Evolution et écologie

L’hétérogénéité des structures et des propriétés biologiques et physicochimiques des virus (hôtes, contenu génétique, mécanismes de régulation, effets physiologiques…) suggèrent qu’ils sont d’origine polyphylétique 2 . Au fur et à mesure que la connaissance sur les virus augmente, il semble qu’on puisse les organiser en un nombre restreint de lignées virales constituées des membres infectant les hôtes des différents domaines du vivant.
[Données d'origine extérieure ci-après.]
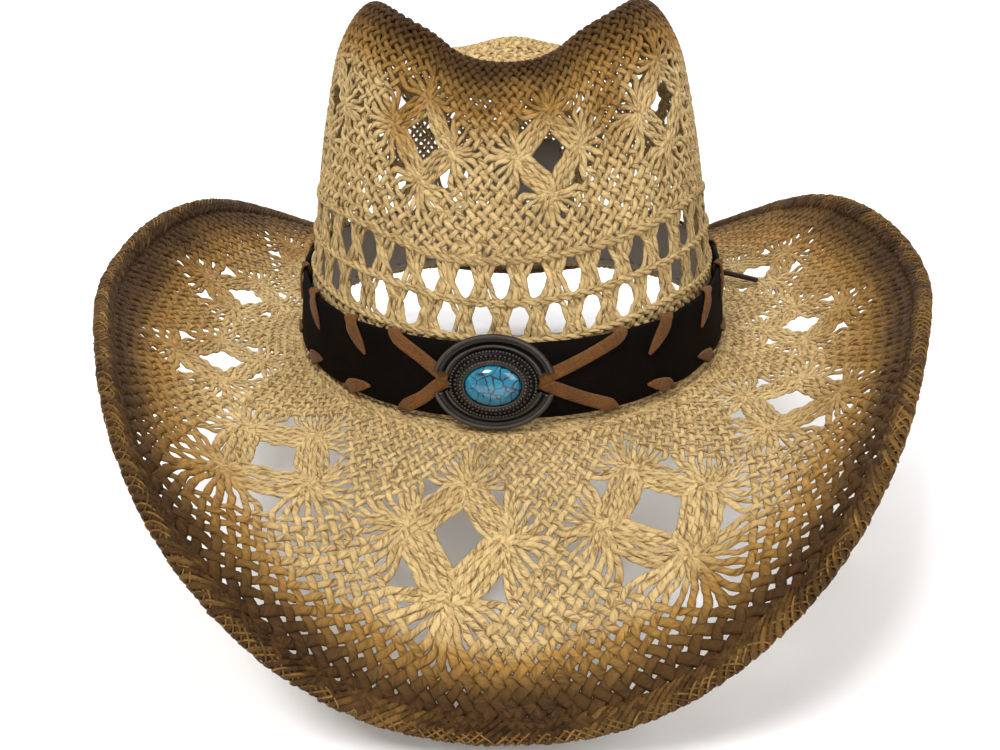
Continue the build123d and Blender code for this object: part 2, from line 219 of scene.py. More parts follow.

Chacune des lignées virales aurait évolué à partir d’un ancêtre commun présent sur la terre avant la divergence entre eubactéries et archées-eucaryotes, il y a 3-3,5 milliards d’années. [65, 7, 52, 8]. Sachant que les procaryotes ont précédé d’un milliard d’années l’apparition des premiers eucaryotes, on peut penser que, lors des débuts de la vie sur la terre, les interactions phage hôte étaient les relations biologiques dominantes. Les phages, principaux agents de mortalité, étaient probablement les gardiens de la diversité biologique. Ils ont été des acteurs essentiels du recyclage de la matière organique et des nutriments par la lyse cellulaire et, de ce fait, les conducteurs des cycles énergétiques. Ces mêmes processus caractérisent encore aujourd’hui les principales interactions écologiques entre les phages et leurs hôtes [47, 125]. Les communautés de phages constituent, sans doute, le plus grand réservoir de diversité génétique sur la terre. Au moyen du transfert horizontal des gènes 3 , les phages sont des vecteurs de matériel génétique et permettent l’échange d’ADN entre différentes souches bactériennes. Ils ont donc un impact majeur sur l’évolution des génomes bactériens.